The mean and variance of such a random variable are given by

$$E[R] = k + \frac{N+1}{2} \;\;\;\;\;\;\;\;\;\;\;\; V[R] = \frac{N^2-1}{12}$$

Such a random variable might arise from the experiment, choose an integer at random from the integers between N+1 and N+k.

Binomial:

Pick a real number $p\in [0,1]$. A random variable with range $\{0,1,\dots,N\}$ is said to have a binomial distribution if

$$p_R(y) = \frac{N!}{y!(N-y)!}p^y(1-p)^{N-y}{\rm\;for}\;\;y = 0,1,\dots,N$$

The mean and variance of such a random variable are given by

$$E[R] = N\cdot p \;\;\;\;\;\;\;\;\;\;\;\; V[R] = N\cdot p(1-p)$$

Such a random variable might arise from counting the number of heads in N independent tosses of a coin with probablity p of heads on a single toss.

Geometric:

Pick a real number $p\in (0,1]$. A random variable with range $\{1, 2,\dots,\}$ is said to have a geometric distribution if

$$p_R(y) = (1-p)^{y-1}p{\rm\;for}\;\;y = 1, 2, \dots$$

The mean and variance of such a random variable are given by

$$E[R] = \frac{1}{p} \;\;\;\;\;\;\;\;\;\;\;\; V[R] = \frac{1-p}{p^2}$$

Such a random variable might arise from counting the number of independent tosses of a coin with probility heads until the first head is obtained.

Negative Binomial:

Pick a real number $p\in [0,1]$ and a positive integer r . A random variable with range $\{r, r+1,\dots,\}$ is said to have a negative binomial distribution if

$$p_R(y) = \frac{(y-1)!}{(r-1)!(y-r)!}p^{r}(1-p)^{y-r} {\rm\;for}\;\;y = r, r+1, \dots$$

The mean and variance of such a random variable are given by

$$E[R] = \frac{r}{p} \;\;\;\;\;\;\;\;\;\;\;\; V[R] = \frac{r(1-p)}{p^2}$$

This is the generalization of the previous example to the number of tosses for to obtain r heads.

Hypergeometric:

Pick three positive integers N and n and r with $n \leq N$ and r < N. A random variable with range $\{0, 1,\dots,\min\{n,r\}\;\}$ is said to have a hypergeometric distribution if

$$p_R(y) = \frac{\mbox{$\left(\begin{array} {c}r\ y\end{array... ...\;for}\;\;y = 0, 1, \dots, \min\{n,r\}\;{\rm and\;} n-y\leq N-r$$

The mean and variance of such a random variable are given by

$$E[R] = \frac{n\cdot r}{N} \;\;\;\;\;\;\;\;\;\;\;\; V[R] = n\frac{r}{N}\cdot\frac{N-r}{N}\cdot\frac{N-n}{N-1}$$

Suppose an urn contains N balls, r of which are red and N-r of which are green. n balls are selected without replacement.
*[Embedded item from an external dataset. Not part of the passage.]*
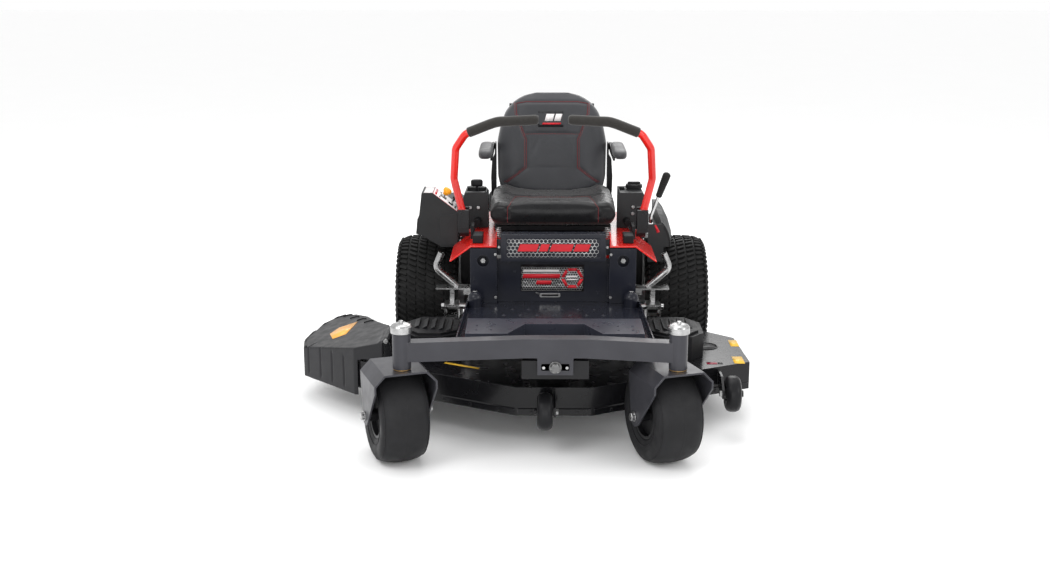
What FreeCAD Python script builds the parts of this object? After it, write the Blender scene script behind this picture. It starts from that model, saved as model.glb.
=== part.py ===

R represents the number of red balls.

Poisson:

Pick a positive real number $\lambda$. A random variable with range $\{0, 1,\dots\}$ is said to have a Poisson distribution if

$$p_R(y) = \frac{\lambda^y}{y!}e^{-\lambda}\;{\rm\;for}\;\;y = 0, 1, \dots$$

The mean and variance of such a random variable are given by

$$E[R] = \lambda \;\;\;\;\;\;\;\;\;\;\;\; V[R] = \lambda$$

This a little more complicated to explain, and we shall leave this to another time.

Homework, Due Wednesday, September 30, 1998

1.

Derive the formulae for the mean, variance and standard deviation for the discrete uniform distribution, for the binomial distribution, for the geometric distribution and for the Poisson distribution. You will find it helpful to read the proofs of Theorems 3.7, 3.8, and 3.11 in your text.

2.

Graph the probability mass function and the distribution function for a random variable with a binomial distribution with expected value of 4 and variance of 2.

3.

Graph the probability mass function and the distribution function for a random variable with a binomial distribution with expected value of 3 and variance of 2.

4.

Graph the probability mass function and the distribution function for a random variable with a hypergeomtric distribution with N = 26, n = 13 and r = 5.

5.

Graph the probability mass function and the distribution function for a random variable with a hypergeomtric distribution with N = 26, n = 13 and r = 6.

6.

Suppose that the random variable R has a geometric distribution, and H(z) = e^tz. Compute E[H(R)]. Be careful to indicate for which values of t E[H(R)] is defined.

7.

Suppose that the random variable R has a Poisson distribution, and H(z) = e^tz. Compute E[H(R)]. Be careful to indicate for which values of t E[H(R)] is defined.